Rhys almost laughed but didn't as the nurse seemed to realize she was truly awake. Just like Rhys had asked Feyre to do, she had Feyre wiggle her fingers and then her toes. Touched each of them and asked if the touch could be felt. When Feyre passed every test, the nurse promised to bring something for pain.
"You haven't been sleeping?" She murmured out to him when the nurse was gone.
"Not much," he admitted. "I've been far too worried about you." He took his place up in his chair and reached for her hand once more. "I can't wait to get you home where I can hold you all night."
"I miss sleeping with you," she whispered back. "But I suppose it will be a while."
"Soon, Darling. Then I don't know if I'm ever going to let you go," he stood to press a kiss to her mouth.
"Feyre, it's good to see you awake," Thesan's voice came from the door to break them apart. "I hear you're in some pain."

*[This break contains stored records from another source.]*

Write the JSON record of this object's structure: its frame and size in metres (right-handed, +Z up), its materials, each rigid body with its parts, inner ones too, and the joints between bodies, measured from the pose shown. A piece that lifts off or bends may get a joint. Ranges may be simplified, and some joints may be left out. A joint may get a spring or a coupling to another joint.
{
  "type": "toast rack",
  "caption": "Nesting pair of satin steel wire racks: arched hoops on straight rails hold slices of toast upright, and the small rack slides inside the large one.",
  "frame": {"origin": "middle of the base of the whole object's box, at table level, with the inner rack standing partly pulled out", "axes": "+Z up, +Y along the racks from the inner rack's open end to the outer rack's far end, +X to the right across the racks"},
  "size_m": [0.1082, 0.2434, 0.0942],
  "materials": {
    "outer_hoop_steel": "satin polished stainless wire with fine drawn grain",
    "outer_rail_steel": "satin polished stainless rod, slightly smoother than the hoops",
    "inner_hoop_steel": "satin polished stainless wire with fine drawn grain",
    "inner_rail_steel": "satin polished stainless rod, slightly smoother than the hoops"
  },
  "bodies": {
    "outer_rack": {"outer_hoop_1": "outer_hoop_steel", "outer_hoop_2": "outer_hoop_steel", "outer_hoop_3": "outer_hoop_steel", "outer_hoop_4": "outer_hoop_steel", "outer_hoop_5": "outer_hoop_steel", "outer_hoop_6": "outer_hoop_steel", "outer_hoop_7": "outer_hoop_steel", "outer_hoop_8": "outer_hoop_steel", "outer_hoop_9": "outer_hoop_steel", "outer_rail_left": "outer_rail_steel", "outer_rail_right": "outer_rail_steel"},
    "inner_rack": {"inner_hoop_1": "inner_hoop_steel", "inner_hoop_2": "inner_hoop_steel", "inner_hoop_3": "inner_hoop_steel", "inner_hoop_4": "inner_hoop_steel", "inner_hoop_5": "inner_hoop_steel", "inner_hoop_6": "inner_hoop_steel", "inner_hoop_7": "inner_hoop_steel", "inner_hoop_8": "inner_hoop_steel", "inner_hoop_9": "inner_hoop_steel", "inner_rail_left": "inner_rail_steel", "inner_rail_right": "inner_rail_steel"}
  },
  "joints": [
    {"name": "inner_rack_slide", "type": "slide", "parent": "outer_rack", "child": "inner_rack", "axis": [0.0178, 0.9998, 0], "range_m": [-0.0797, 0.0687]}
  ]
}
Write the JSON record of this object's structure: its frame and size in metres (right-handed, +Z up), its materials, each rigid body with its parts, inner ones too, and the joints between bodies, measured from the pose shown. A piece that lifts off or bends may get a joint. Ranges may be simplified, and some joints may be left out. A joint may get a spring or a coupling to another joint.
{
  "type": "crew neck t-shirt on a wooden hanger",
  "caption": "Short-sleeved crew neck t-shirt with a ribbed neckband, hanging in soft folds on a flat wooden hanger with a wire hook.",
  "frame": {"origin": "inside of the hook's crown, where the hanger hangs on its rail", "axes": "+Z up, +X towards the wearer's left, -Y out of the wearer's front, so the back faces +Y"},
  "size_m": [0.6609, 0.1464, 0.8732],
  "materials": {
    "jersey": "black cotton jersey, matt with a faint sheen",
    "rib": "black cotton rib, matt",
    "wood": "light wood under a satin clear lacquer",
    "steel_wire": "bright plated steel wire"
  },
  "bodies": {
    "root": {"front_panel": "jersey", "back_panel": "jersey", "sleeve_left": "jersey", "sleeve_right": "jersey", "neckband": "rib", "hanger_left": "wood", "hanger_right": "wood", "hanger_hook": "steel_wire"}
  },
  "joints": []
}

Thesan talked Feyre and Rhys through the drug he was about to put in her IV and then happily chatted with her about the good news of her healing body while the pain medicine took effect and lulled Feyre back to sleep.
"This is only for night," Thesan promised Rhys. "There will be other medications that doesn't make her sleep so easily tomorrow, though she might sleep anyway. A healing body takes a lot of energy from a person."

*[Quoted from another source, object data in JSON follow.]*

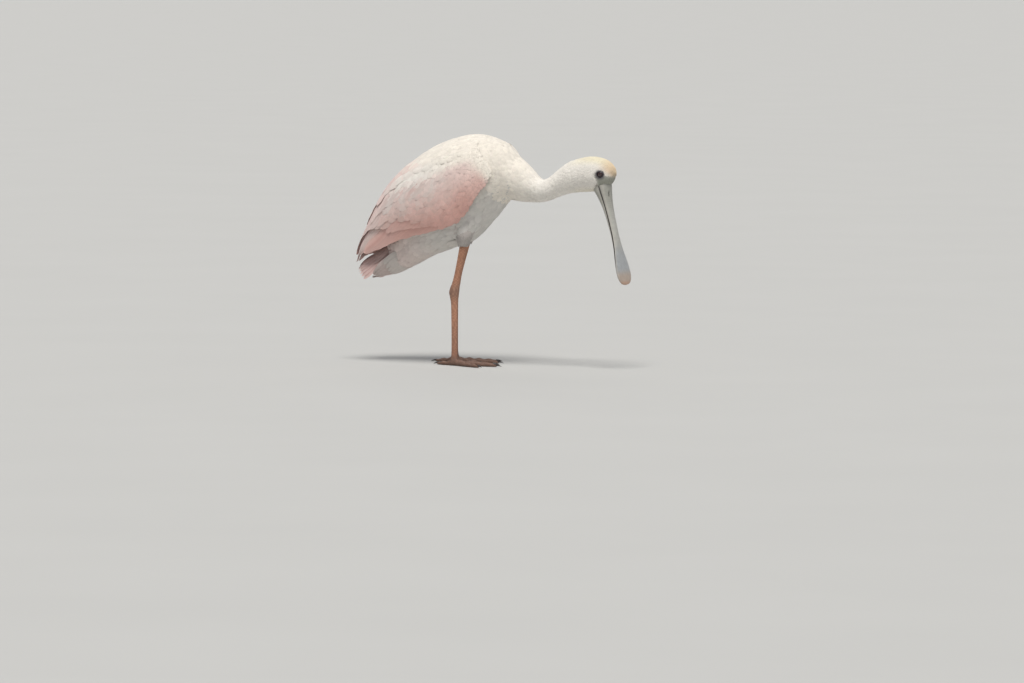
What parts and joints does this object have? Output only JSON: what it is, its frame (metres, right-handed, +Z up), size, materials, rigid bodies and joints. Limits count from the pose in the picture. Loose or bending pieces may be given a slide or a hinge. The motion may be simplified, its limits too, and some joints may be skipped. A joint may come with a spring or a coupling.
{
  "type": "roseate spoonbill",
  "caption": "Life-size still wading bird on long legs, wings folded, neck held low and forward with a long flat spoon-ended bill hanging down.",
  "frame": {"origin": "on the floor, under the middle of the bird's box", "axes": "+X the way the bird faces, +Y its left side, +Z up"},
  "size_m": [0.4942, 0.145, 0.3784],
  "materials": {
    "body_plumage": "matte cream-white body feathers",
    "neck_plumage": "matte cream-white neck feathers",
    "head_plumage": "short cream feathers, peach on the forehead",
    "wing_plumage": "pale to salmon pink flight feathers and coverts",
    "tail_plumage": "dusty pink tail feathers",
    "bill": "grey horn, satin, darker along the mouth",
    "eye": "wet dark red-brown",
    "face_skin": "bare grey skin round the eye and chin",
    "leg_skin": "scaly salmon-brown skin, dull",
    "claw": "dark horn"
  },
  "bodies": {
    "root": {"torso": "body_plumage", "neck_lower": "neck_plumage", "neck_upper": "neck_plumage", "head": "head_plumage", "eye_right": "eye", "eye_left": "eye", "bill_upper": "bill", "bill_lower": "bill", "wing_right": "wing_plumage", "wing_left": "wing_plumage", "tail": "tail_plumage", "thigh_right": "body_plumage", "thigh_left": "body_plumage", "tibia_right": "leg_skin", "tibia_left": "leg_skin", "tarsus_right": "leg_skin", "tarsus_left": "leg_skin", "foot_right": "leg_skin", "foot_left": "leg_skin"}
  },
  "joints": []
}
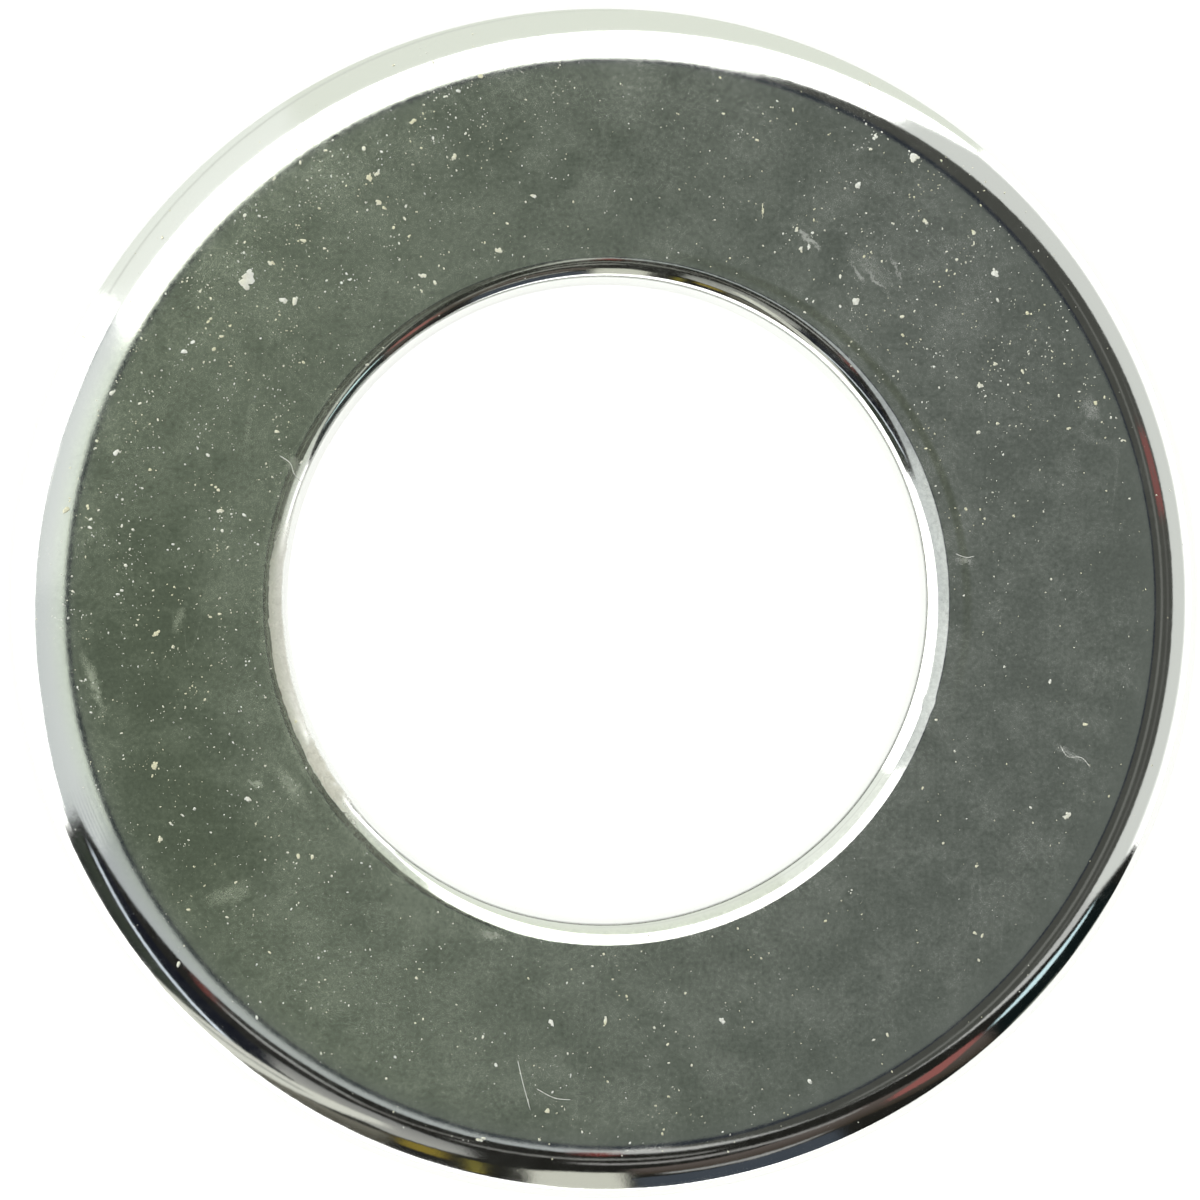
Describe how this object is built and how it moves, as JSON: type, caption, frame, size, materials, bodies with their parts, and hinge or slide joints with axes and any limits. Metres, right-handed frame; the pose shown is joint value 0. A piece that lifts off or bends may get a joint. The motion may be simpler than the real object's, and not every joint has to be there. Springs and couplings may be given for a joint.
{
  "type": "flat washer",
  "caption": "Bright plated flat washer with a rolled outer edge: spreads the load of a bolt head or nut and keeps it off the surface below.",
  "frame": {"origin": "on the bore's axis, on the flat lower face that rests on the work", "axes": "+Z along the bore's axis, towards the face with the broad rolled edge"},
  "size_m": [0.02, 0.02, 0.002],
  "materials": {
    "bare_steel": "bare low-carbon steel, sealed under the plating",
    "chrome": "mirror bright nickel-chromium plate, dusty, with fine handling marks"
  },
  "bodies": {
    "root": {"steel_blank": "bare_steel", "chrome_plating": "chrome"}
  },
  "joints": []
}
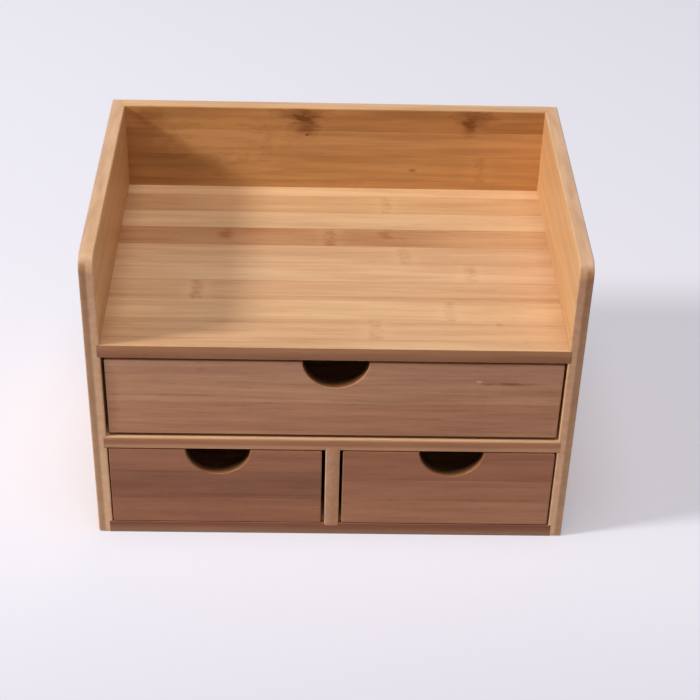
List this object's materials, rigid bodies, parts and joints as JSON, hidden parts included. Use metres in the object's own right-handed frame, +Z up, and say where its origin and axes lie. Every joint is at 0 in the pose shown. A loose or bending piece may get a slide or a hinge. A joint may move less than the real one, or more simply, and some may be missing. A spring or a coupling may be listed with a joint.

"When I take her home," Rhys started, unsure of how to ask what he wanted. But he figured it was best to just blurt it out and wait to be told no. "Can she sleep in our bed again or should I have her sleep on her own?"
"Let's see where her neck injury is before she goes and other broken bones before we talk about what restrictions we need in place," Thesan promised. "I was about to head home for the night. I'll check in tomorrow morning."
"It is tomorrow morning," Rhys pointed out as he saw the clock on the wall told him it was 2 AM.
"The wonders of being the CEO," Thesan chuckled. "My husband doesn't necessarily enjoy that I'm here this late either."
"Have a good night, Thesan. And thank your husband for putting up with your hours for me. I appreciate you being on hand for Feyre," Rhys bowed his head. Thesan simply gave him a smile and left.
Rhys waited a moment before he settled back into his chair, took up Feyre's hand once more, and rested his head against the side of the bed. He found he could breathe easier now. Feyre had beaten all odds. Amarantha breaking her neck hadn't killed her instantly and hadn't paralyzed her. He'd be remembering that with every prayer to the Mother he would ever think of for the rest of his life.